There are many ways to install a transducer. As described elsewhere on this website, the T13A has a scupper designed to mount a particular Humminbird transducer. A transducer can be mounted on a rudder, hung over the side, or mounted inside the boat shooting through the plastic of the hull. Here is described mounting a transducer inside the boat shooting through the plastic of the hull.

As described on the Hobie Mirage Revolution general features page the mirage drive drops through the boat and the flippers extend into the water. When mounting a transducer it is important to place the transducer such that the when extended the mirage drive flippers do not impinge on the transducer sound cone.
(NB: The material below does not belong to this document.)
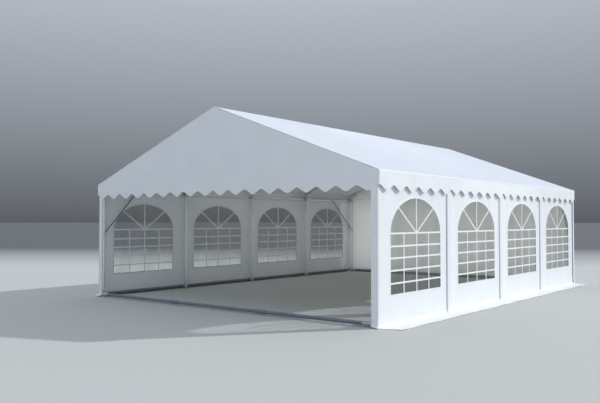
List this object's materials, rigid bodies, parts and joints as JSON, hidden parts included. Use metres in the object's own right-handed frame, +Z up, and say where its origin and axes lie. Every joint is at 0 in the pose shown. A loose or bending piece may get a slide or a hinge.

A typical transducer sound cone is 60 degrees. The turbo flippers extend 16" below the hull. With basic trigonometry we can calculate that the transducer must be at least 9.25" from the edge of the flippers. If the transducer is mounted just forward or just aft of the mirage drive hull cut out, when the flippers are extended they will be in the transducer cone. To clear the flippers I chose to mount the transducer just aft of the crotch hatch. This places the transducer under the seat, near the center of the boat.

The basic design of this type of transducer mount is a closed-cell foam "doughnut" roughly the shape of the transducer. This "doughnut" is glued to the inside bottom of the hull with a generous, contiguous bead of Marine Goop. The foam doughnut is then filled with fresh or salt water and the transducer press-fit into the center of the foam doughnut until contact is made with the hull. This creates a continuous acoustic connection from the transducer to the water outside the hull.

The water surrounding the transducer will need to be replaced at the start of each trip, and perhaps more often depending on boat handling, tightness of press-fit, sea conditions, and evaporation. Because of this, various substances are occasionally used as a substitute for water, including petroleum jelly and grease. This installation will employ grease.

For the installation you will require:

  1. Note that the block of closed cell foam is thicker than the transducer.


  2. Marine Goop, the type of grease, and a knife. The grease is a water-resistant, high-temp calcium sulfonate complex and recommended for corrosive marine applications.


  3. Cut foam installed on hull. A nice oozed bead of Marine Goop can be seen around the foam.


  4. Transducer grease mounted with cable neatly coiled. The final step was to put about an 1/8" layer of grease in the foam cup and press fit the transducer into the foam until it contacted the hull. I may cut a foam plug to fit into and over the foam cup to keep the transducer secure through boat handling. DO NOT USE TOO MUCH GREASE. Unlike water the grease is very viscous and nearly impossible to squish out the excess without blowing out the seal on the foam reservoir. Also floating the transducer on a layer of grease above the hull will GREATLY affect transducer performance. I had to remount the transducer 3 times, with less and less grease each time.




  5. Performance: For over a year the grease and foam mount worked well. While the original foam and water provided a good bottom return down to about 800 FOW, the foam and grease mount provided a good bottom return down to about 500 FOW.

    However, after about a year the preformance became flakey, providing a good bottom return with bouts of virutally no bottom return. Remounting with new grease provided performance for a while then succumbed to same problem.